**Given request**
Go through the entries below and write each one out exactly.

---- Excerpted records

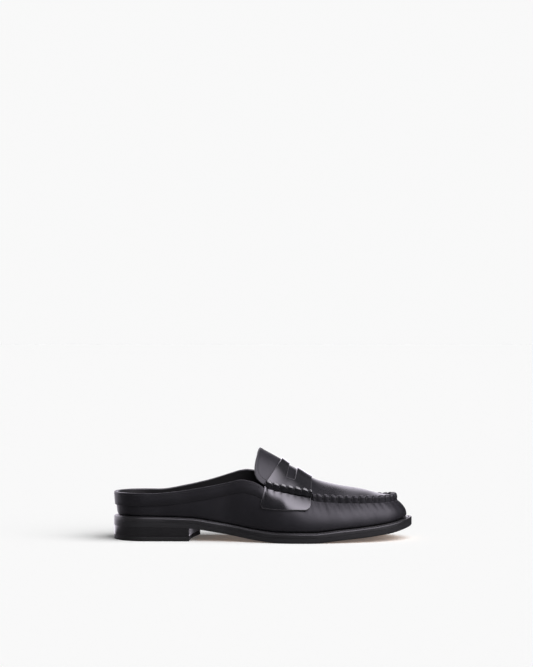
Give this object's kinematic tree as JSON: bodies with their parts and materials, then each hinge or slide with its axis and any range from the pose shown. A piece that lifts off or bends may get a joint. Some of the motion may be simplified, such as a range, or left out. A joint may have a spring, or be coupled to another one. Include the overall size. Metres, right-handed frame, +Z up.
{
  "type": "penny loafer mule",
  "caption": "Right-foot leather loafer mule: low open back, hand-sewn apron with tongue, strap with a slot, welted thin sole, low heel.",
  "frame": {"origin": "middle of the shoe's length and width, on the floor that it stands on", "axes": "+X towards the toe, +Y towards the inner (medial) side of the right foot, +Z up"},
  "size_m": [0.268, 0.0934, 0.0816],
  "materials": {
    "upper_leather": "smooth black calf, satin",
    "strap_leather": "polished black leather, high gloss",
    "band_leather": "smooth black calf, satin",
    "insole_leather": "black lining leather, matte",
    "welt_leather": "black edge-inked leather, satin",
    "sole_leather": "natural tan sole leather, lightly polished, edge inked black",
    "heel_leather": "stacked leather, inked black and burnished",
    "heel_rubber": "black rubber, matte"
  },
  "bodies": {
    "root": {"upper": "upper_leather", "saddle": "strap_leather", "collar_band": "band_leather", "insole": "insole_leather", "welt": "welt_leather", "outsole": "sole_leather", "heel": "heel_leather", "top_lift": "heel_rubber"}
  },
  "joints": []
}
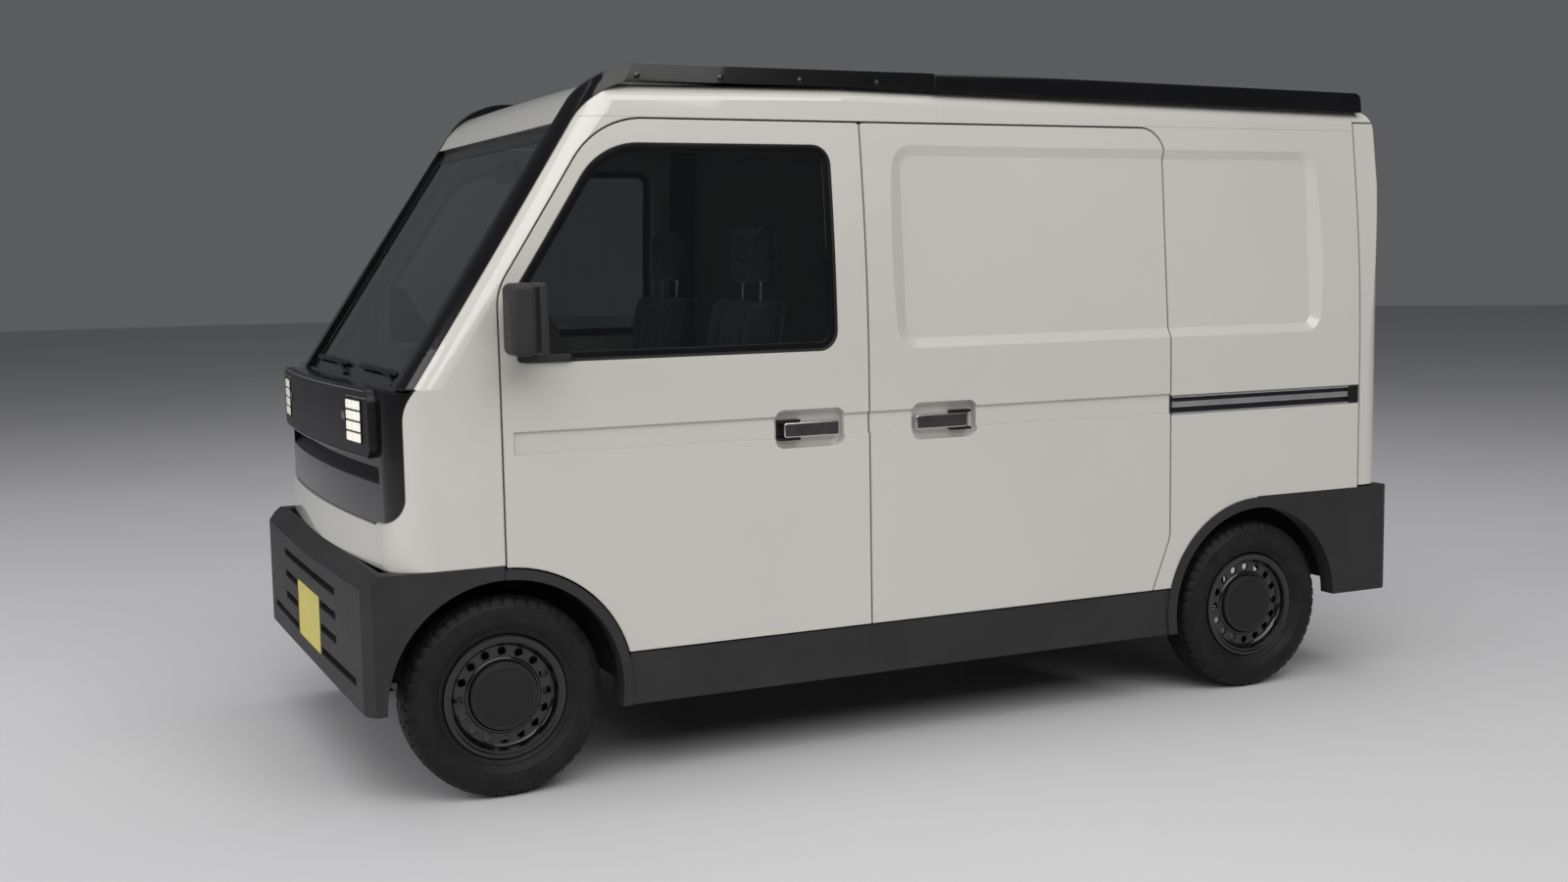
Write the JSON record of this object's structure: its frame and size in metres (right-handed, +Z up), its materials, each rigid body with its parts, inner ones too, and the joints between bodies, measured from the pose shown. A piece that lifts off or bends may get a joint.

--------

**Answer to this exercise**
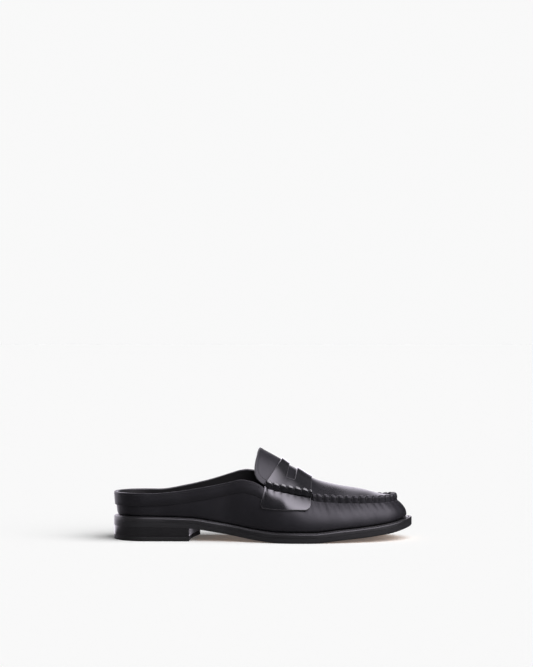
Give this object's kinematic tree as JSON: bodies with their parts and materials, then each hinge or slide with its axis and any range from the pose shown. A piece that lifts off or bends may get a joint. Some of the motion may be simplified, such as a range, or left out. A joint may have a spring, or be coupled to another one. Include the overall size. Metres, right-handed frame, +Z up.
{
  "type": "penny loafer mule",
  "caption": "Right-foot leather loafer mule: low open back, hand-sewn apron with tongue, strap with a slot, welted thin sole, low heel.",
  "frame": {"origin": "middle of the shoe's length and width, on the floor that it stands on", "axes": "+X towards the toe, +Y towards the inner (medial) side of the right foot, +Z up"},
  "size_m": [0.268, 0.0934, 0.0816],
  "materials": {
    "upper_leather": "smooth black calf, satin",
    "strap_leather": "polished black leather, high gloss",
    "band_leather": "smooth black calf, satin",
    "insole_leather": "black lining leather, matte",
    "welt_leather": "black edge-inked leather, satin",
    "sole_leather": "natural tan sole leather, lightly polished, edge inked black",
    "heel_leather": "stacked leather, inked black and burnished",
    "heel_rubber": "black rubber, matte"
  },
  "bodies": {
    "root": {"upper": "upper_leather", "saddle": "strap_leather", "collar_band": "band_leather", "insole": "insole_leather", "welt": "welt_leather", "outsole": "sole_leather", "heel": "heel_leather", "top_lift": "heel_rubber"}
  },
  "joints": []
}
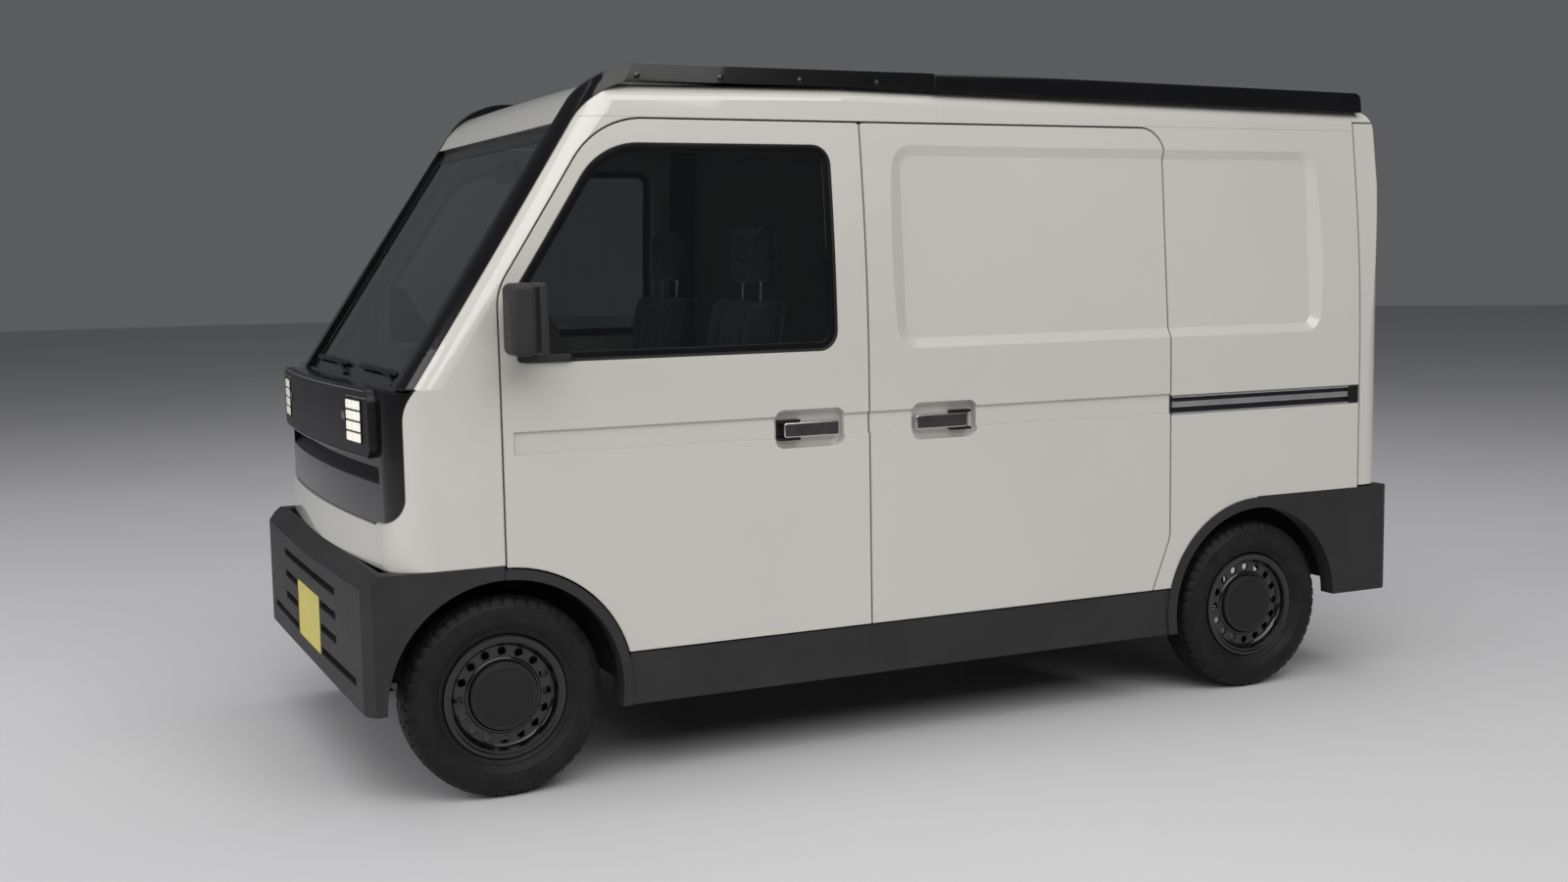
Write the JSON record of this object's structure: its frame and size in metres (right-handed, +Z up), its materials, each rigid body with its parts, inner ones too, and the joints between bodies, measured from the pose shown. A piece that lifts off or bends may get a joint.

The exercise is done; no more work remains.